** Exercise requirements **
Output all lines exactly.
'''
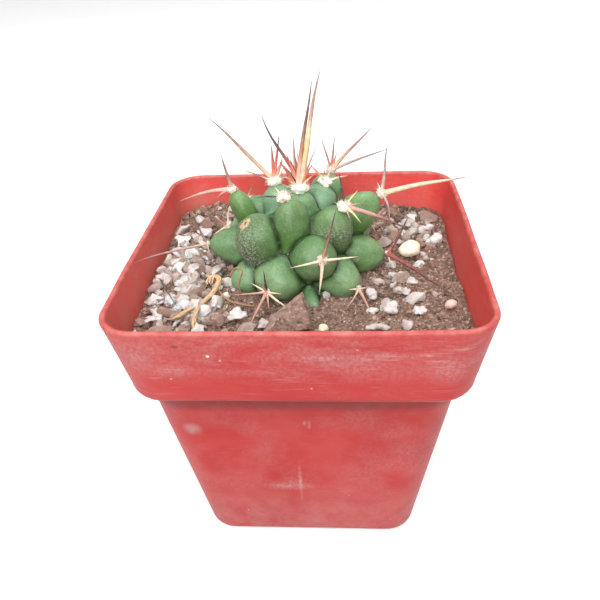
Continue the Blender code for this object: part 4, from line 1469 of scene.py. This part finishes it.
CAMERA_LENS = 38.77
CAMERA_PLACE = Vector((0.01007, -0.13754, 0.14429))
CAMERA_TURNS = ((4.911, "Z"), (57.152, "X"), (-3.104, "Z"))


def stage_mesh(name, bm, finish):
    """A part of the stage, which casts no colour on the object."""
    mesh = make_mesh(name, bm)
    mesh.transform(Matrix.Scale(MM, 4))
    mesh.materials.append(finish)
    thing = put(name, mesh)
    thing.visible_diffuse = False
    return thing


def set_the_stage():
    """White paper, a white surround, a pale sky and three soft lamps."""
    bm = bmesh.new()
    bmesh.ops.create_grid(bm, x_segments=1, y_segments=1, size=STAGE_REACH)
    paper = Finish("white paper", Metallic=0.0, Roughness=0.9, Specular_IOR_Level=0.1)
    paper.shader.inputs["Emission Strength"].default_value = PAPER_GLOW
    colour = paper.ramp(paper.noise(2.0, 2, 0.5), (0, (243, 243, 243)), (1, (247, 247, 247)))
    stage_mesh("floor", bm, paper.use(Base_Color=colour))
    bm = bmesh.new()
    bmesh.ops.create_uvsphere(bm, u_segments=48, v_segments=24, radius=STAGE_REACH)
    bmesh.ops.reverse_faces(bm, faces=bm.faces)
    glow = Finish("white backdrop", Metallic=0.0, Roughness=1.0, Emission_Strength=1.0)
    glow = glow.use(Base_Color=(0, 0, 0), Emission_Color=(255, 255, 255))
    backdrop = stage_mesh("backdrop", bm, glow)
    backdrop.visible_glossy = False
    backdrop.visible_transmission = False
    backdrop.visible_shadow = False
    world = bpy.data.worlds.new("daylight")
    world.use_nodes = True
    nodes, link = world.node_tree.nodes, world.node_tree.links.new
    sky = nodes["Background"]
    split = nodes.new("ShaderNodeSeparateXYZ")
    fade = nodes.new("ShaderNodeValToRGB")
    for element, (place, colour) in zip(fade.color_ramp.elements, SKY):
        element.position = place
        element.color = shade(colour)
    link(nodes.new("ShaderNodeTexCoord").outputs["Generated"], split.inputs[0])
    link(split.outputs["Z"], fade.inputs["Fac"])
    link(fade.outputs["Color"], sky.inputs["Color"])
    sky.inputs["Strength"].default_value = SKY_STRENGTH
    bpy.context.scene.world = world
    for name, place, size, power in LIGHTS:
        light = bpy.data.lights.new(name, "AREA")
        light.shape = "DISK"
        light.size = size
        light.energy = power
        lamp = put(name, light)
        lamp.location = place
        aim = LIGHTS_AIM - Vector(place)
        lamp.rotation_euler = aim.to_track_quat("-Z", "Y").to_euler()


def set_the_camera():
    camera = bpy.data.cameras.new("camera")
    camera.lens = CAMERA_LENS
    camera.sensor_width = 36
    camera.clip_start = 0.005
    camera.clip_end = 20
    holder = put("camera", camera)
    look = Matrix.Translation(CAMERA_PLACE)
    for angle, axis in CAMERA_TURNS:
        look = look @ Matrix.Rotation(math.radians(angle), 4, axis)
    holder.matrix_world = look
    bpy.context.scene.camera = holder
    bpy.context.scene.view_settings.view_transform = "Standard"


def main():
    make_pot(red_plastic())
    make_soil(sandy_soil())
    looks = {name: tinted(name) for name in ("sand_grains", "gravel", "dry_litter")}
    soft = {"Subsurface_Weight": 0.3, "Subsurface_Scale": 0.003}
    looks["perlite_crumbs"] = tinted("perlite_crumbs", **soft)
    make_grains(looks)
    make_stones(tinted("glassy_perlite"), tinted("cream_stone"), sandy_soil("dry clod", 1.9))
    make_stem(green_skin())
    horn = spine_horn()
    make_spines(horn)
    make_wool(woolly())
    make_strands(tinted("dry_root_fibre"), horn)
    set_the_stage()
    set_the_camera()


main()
'''
** Output **
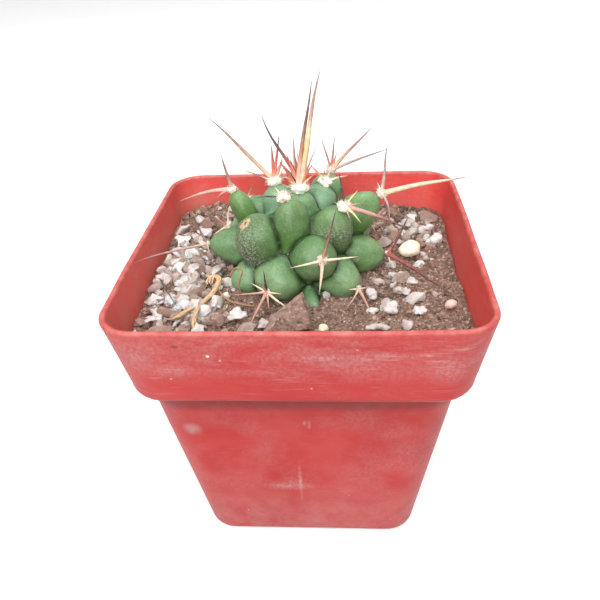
Continue the Blender code for this object: part 4, from line 1469 of scene.py. This part finishes it.
CAMERA_LENS = 38.77
CAMERA_PLACE = Vector((0.01007, -0.13754, 0.14429))
CAMERA_TURNS = ((4.911, "Z"), (57.152, "X"), (-3.104, "Z"))


def stage_mesh(name, bm, finish):
    """A part of the stage, which casts no colour on the object."""
    mesh = make_mesh(name, bm)
    mesh.transform(Matrix.Scale(MM, 4))
    mesh.materials.append(finish)
    thing = put(name, mesh)
    thing.visible_diffuse = False
    return thing


def set_the_stage():
    """White paper, a white surround, a pale sky and three soft lamps."""
    bm = bmesh.new()
    bmesh.ops.create_grid(bm, x_segments=1, y_segments=1, size=STAGE_REACH)
    paper = Finish("white paper", Metallic=0.0, Roughness=0.9, Specular_IOR_Level=0.1)
    paper.shader.inputs["Emission Strength"].default_value = PAPER_GLOW
    colour = paper.ramp(paper.noise(2.0, 2, 0.5), (0, (243, 243, 243)), (1, (247, 247, 247)))
    stage_mesh("floor", bm, paper.use(Base_Color=colour))
    bm = bmesh.new()
    bmesh.ops.create_uvsphere(bm, u_segments=48, v_segments=24, radius=STAGE_REACH)
    bmesh.ops.reverse_faces(bm, faces=bm.faces)
    glow = Finish("white backdrop", Metallic=0.0, Roughness=1.0, Emission_Strength=1.0)
    glow = glow.use(Base_Color=(0, 0, 0), Emission_Color=(255, 255, 255))
    backdrop = stage_mesh("backdrop", bm, glow)
    backdrop.visible_glossy = False
    backdrop.visible_transmission = False
    backdrop.visible_shadow = False
    world = bpy.data.worlds.new("daylight")
    world.use_nodes = True
    nodes, link = world.node_tree.nodes, world.node_tree.links.new
    sky = nodes["Background"]
    split = nodes.new("ShaderNodeSeparateXYZ")
    fade = nodes.new("ShaderNodeValToRGB")
    for element, (place, colour) in zip(fade.color_ramp.elements, SKY):
        element.position = place
        element.color = shade(colour)
    link(nodes.new("ShaderNodeTexCoord").outputs["Generated"], split.inputs[0])
    link(split.outputs["Z"], fade.inputs["Fac"])
    link(fade.outputs["Color"], sky.inputs["Color"])
    sky.inputs["Strength"].default_value = SKY_STRENGTH
    bpy.context.scene.world = world
    for name, place, size, power in LIGHTS:
        light = bpy.data.lights.new(name, "AREA")
        light.shape = "DISK"
        light.size = size
        light.energy = power
        lamp = put(name, light)
        lamp.location = place
        aim = LIGHTS_AIM - Vector(place)
        lamp.rotation_euler = aim.to_track_quat("-Z", "Y").to_euler()


def set_the_camera():
    camera = bpy.data.cameras.new("camera")
    camera.lens = CAMERA_LENS
    camera.sensor_width = 36
    camera.clip_start = 0.005
    camera.clip_end = 20
    holder = put("camera", camera)
    look = Matrix.Translation(CAMERA_PLACE)
    for angle, axis in CAMERA_TURNS:
        look = look @ Matrix.Rotation(math.radians(angle), 4, axis)
    holder.matrix_world = look
    bpy.context.scene.camera = holder
    bpy.context.scene.view_settings.view_transform = "Standard"


def main():
    make_pot(red_plastic())
    make_soil(sandy_soil())
    looks = {name: tinted(name) for name in ("sand_grains", "gravel", "dry_litter")}
    soft = {"Subsurface_Weight": 0.3, "Subsurface_Scale": 0.003}
    looks["perlite_crumbs"] = tinted("perlite_crumbs", **soft)
    make_grains(looks)
    make_stones(tinted("glassy_perlite"), tinted("cream_stone"), sandy_soil("dry clod", 1.9))
    make_stem(green_skin())
    horn = spine_horn()
    make_spines(horn)
    make_wool(woolly())
    make_strands(tinted("dry_root_fibre"), horn)
    set_the_stage()
    set_the_camera()


main()